The foundational trading principle of protecting existing capital from significant losses as the primary objective, prioritising account survival and longevity over maximising short-term profits.
How Capital Preservation Works
Frequently Asked Questions
What does capital preservation mean in trading?
Capital preservation in trading means prioritising the protection of your existing account balance as your primary objective, above maximising profits. It is the recognition that your trading capital is the tool that generates income, and without it, you cannot participate in future opportunities. Capital preservation strategies include limiting risk per trade to a small percentage of total capital, using stop-loss orders consistently, and reducing position sizes or pausing trading after losing periods. Traders who master capital preservation give themselves the time and resources needed to develop profitable trading skills sustainably.
Why is capital preservation more important than making profits?
Capital preservation takes priority over profits because losses are mathematically asymmetric to gains. Losing 50% of your capital requires a 100% return just to break even — not a 50% gain. This asymmetry means large losses create progressively harder recovery challenges and often push traders toward desperate, oversized bets to recoup quickly, leading to further losses. By preserving capital through disciplined risk rules, traders maintain the financial and psychological resources needed to trade effectively through difficult periods and capitalise on high-quality opportunities when market conditions improve.
How do you preserve capital in crypto trading?
Preserving capital in crypto trading involves applying a consistent set of protective rules before entering any trade. Limit risk on each trade to 1–2% of your total account balance. Always set a stop-loss order before entering a position and never move it further away from entry to avoid a loss. Reduce your position sizes or stop trading entirely after a defined number of consecutive losing trades. Avoid concentrating too much capital in a single asset. These disciplines collectively ensure no single trade or sequence of trades can cause irreversible damage to your account.

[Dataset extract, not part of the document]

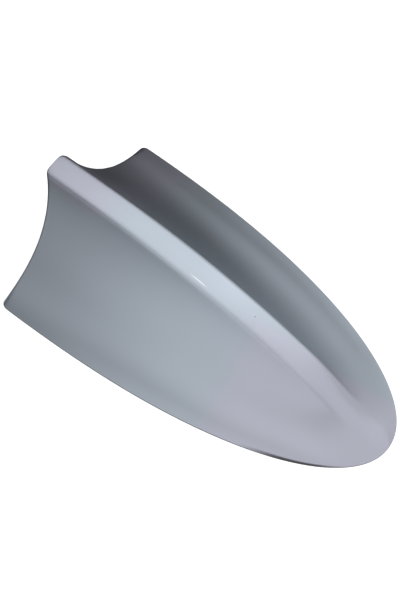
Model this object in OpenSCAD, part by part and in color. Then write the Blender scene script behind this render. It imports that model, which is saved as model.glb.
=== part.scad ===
// Shark-fin cover of a car's roof aerial: one moulded shell with a flat-topped fin,
// flared sides, an upright rim, a closed rear face and a hollow underside.
// +X is the nose, +Y the left side, +Z up. The origin lies in the plane of the foot,
// under the middle of the whole length.

/* [Base] */
// Length of the base from the rear edge to the nose
base_l = 160; // [130:1:190]
// Width of the base across its rear corners
base_w = 93; // [80:0.5:110]
// Shape of the plan outline: 2 is half an ellipse, more keeps the sides straighter
plan_power = 2.35; // [2:0.05:2.8]
// Height of the upright rim round the base
rim_h = 1.4; // [1:0.1:3]
// Radius of the two rear corners seen from above
corner_r = 2.6; // [1:0.1:4]

/* [Fin] */
// Height of the fin's top strip above the foot
fin_h = 51.5; // [42:0.5:60]
// Width of the strip along the top of the fin
strip_w = 11.4; // [9:0.1:14]
// Radius of the strip's two long edges
strip_r = 1.6; // [0.8:0.1:2.2]
// Radius to which these edges grow where the strip runs out in the nose
nose_r = 12; // [4:0.5:16]
// Rise of the strip's middle over its edges
strip_crown = 0.25; // [0.1:0.05:0.6]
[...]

Common Misconceptions About Capital Preservation
Capital preservation means never taking any trading risks
Capital preservation does not mean avoiding risk entirely — that would make trading impossible. It means managing risk in proportional, controlled amounts so that losses never threaten the survival of your trading account. Every trade involves risk; capital preservation simply ensures that risk is sized appropriately. A trader applying capital preservation principles might risk 1% of their account on a high-conviction trade. This is deliberate risk-taking within a protective framework, not risk avoidance. The goal is controlled exposure, not paralysis or inaction.
You can focus on capital preservation once you start losing
Capital preservation must be practised from the very first trade, not applied reactively after losses occur. By the time a trader decides to protect their capital, significant damage may already have been done. Establishing capital preservation rules before trading begins — including maximum loss per trade, daily loss limits, and stop-loss disciplines — creates structural protection against large drawdowns. Reactive preservation attempts often fail because they coincide with emotional states and poor decision-making triggered directly by the losses themselves.
Capital preservation only matters for small trading accounts
Capital preservation is a universal principle applied rigorously by institutional traders and hedge funds with millions in assets, not only by small retail accounts. Large accounts face the same asymmetric loss recovery mathematics as small ones, and a 50% drawdown on a million-dollar portfolio is proportionally as damaging as on a thousand-dollar account. Professional trading firms implement strict capital preservation rules precisely because they understand that protecting the base is what enables long-term compounding. Account size is irrelevant to the fundamental logic of capital preservation.